シミュレーション機能は、導入からすぐに「売価はこれでいいか」「もっとコストカットできる箇所はないか」などを探るために広く利用されるようになった。特に、シミュレーション機能を備えた原価計算システムの真価が特に発揮されるようになったのは、昨今の“円安”が加速しはじめてからだ。
「海外からの仕入製品の価格が高騰し、『どこまで売価が今のままでも耐えられるか』『どのラインまで値上げをする必要があるか』など原価計算の想定が非常に重要になりました。今では、原価シミュレーション機能はフル活用されています。仕入価格を変更して計算のバッチを実行するだけで利用でき、計算処理も速いので、すぐに結果がわかります。
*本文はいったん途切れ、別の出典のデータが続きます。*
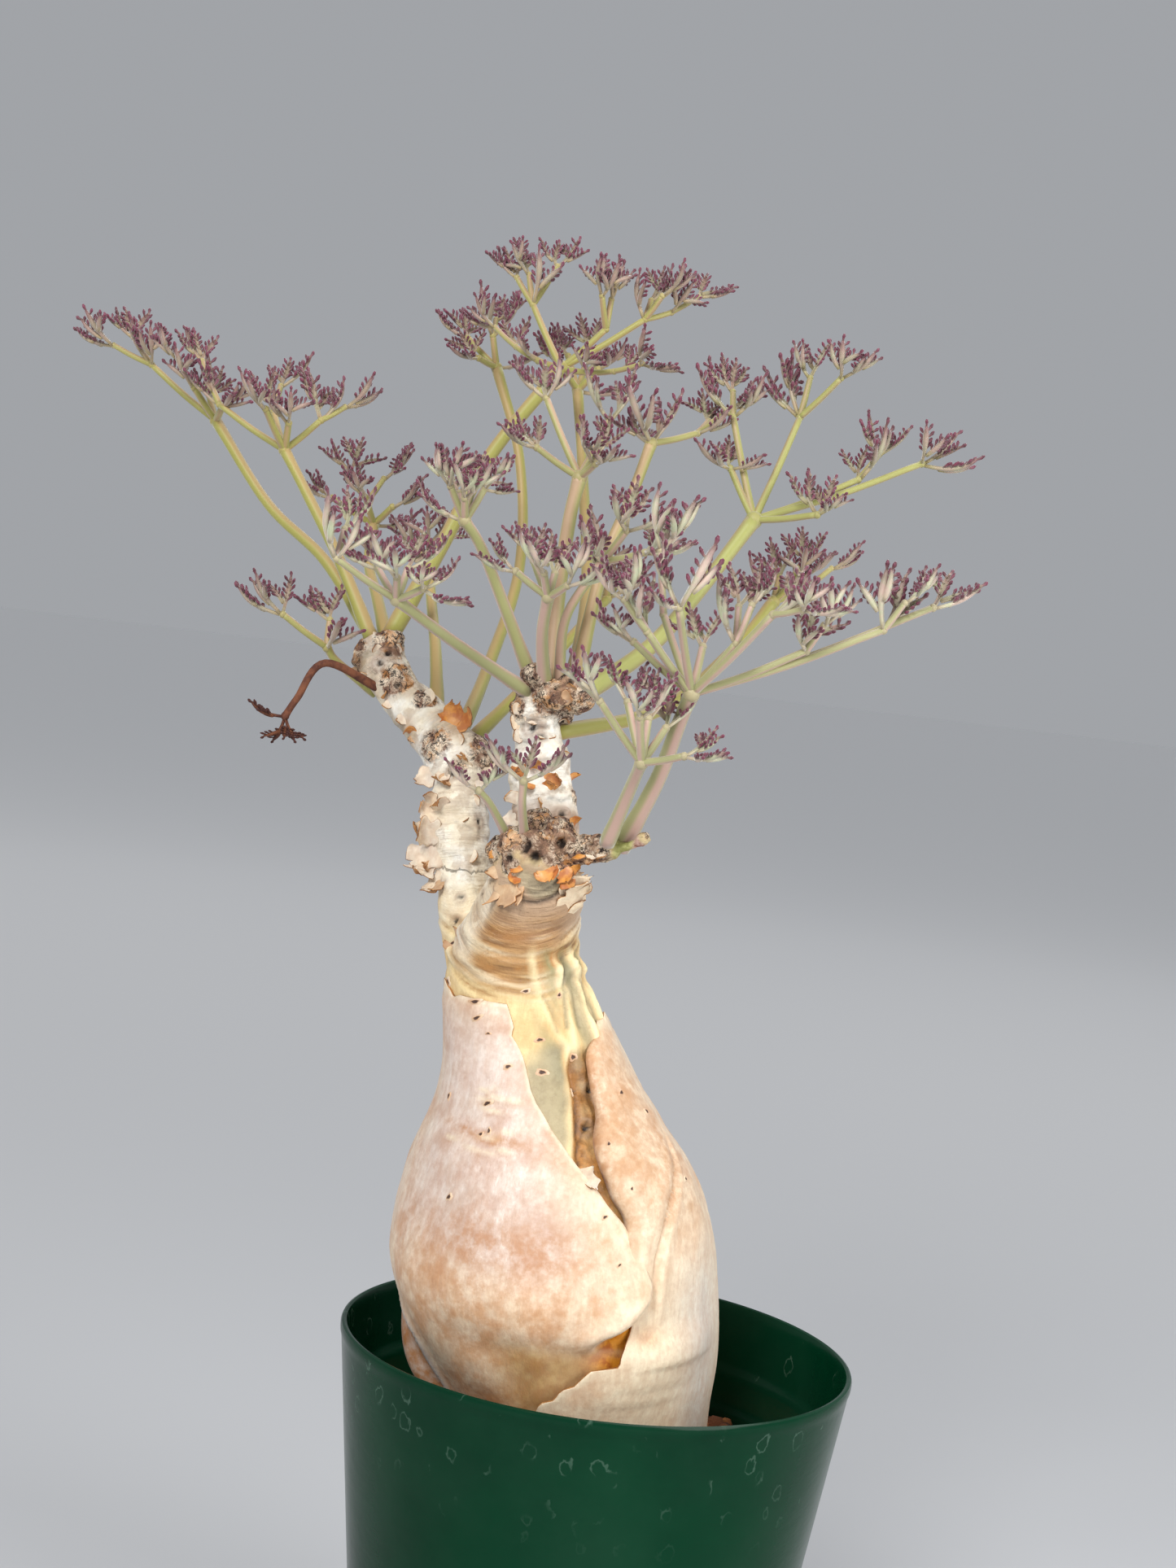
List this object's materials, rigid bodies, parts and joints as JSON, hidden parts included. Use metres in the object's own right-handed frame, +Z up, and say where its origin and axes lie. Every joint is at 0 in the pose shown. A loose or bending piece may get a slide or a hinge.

いつでも実行できるので、経営判断を素早く行うことができます」(目黒氏)
何年も前に構築したシステムが、ここにきて経営に大きく役立つものになったことに対し、目黒氏は「先まで考えて仕組みを作ることが重要だと実感しました」と振り返る。
現在は、大きな環境変化が絶えず起こる時代だ。何が正解か誰にもわからないなかで、取り組みを進めていくためには、素早い分析や判断が重要になる。ノーチラス・テクノロジーズでは、「事業活動で発生するデータをいかに効率的に処理して活用するか」にこだわり、分散処理フレームワーク「Asakusa Framework」のほか、単一ノードで並列処理するエンジン「Asakusa on M3BP」や開発中の次世代型データベース「劔(Tsurugi)」などの自社プロダクトを中心に、データ加工処理のアプリケーション開発、データ基盤の構築支援、クラウド環境構築支援などを行なっていく構えだ。
最後に目黒氏は、「世の中の大きな変化にともない、ITの技術も変わってきています。DXの取り組みではデータ活用が鍵になります。ノーチラス・テクノロジーズでは、クラウドや分散処理の活用を支援しながら、企業がデータを使い切ることに貢献していきます」と述べ、講演を締めくくった。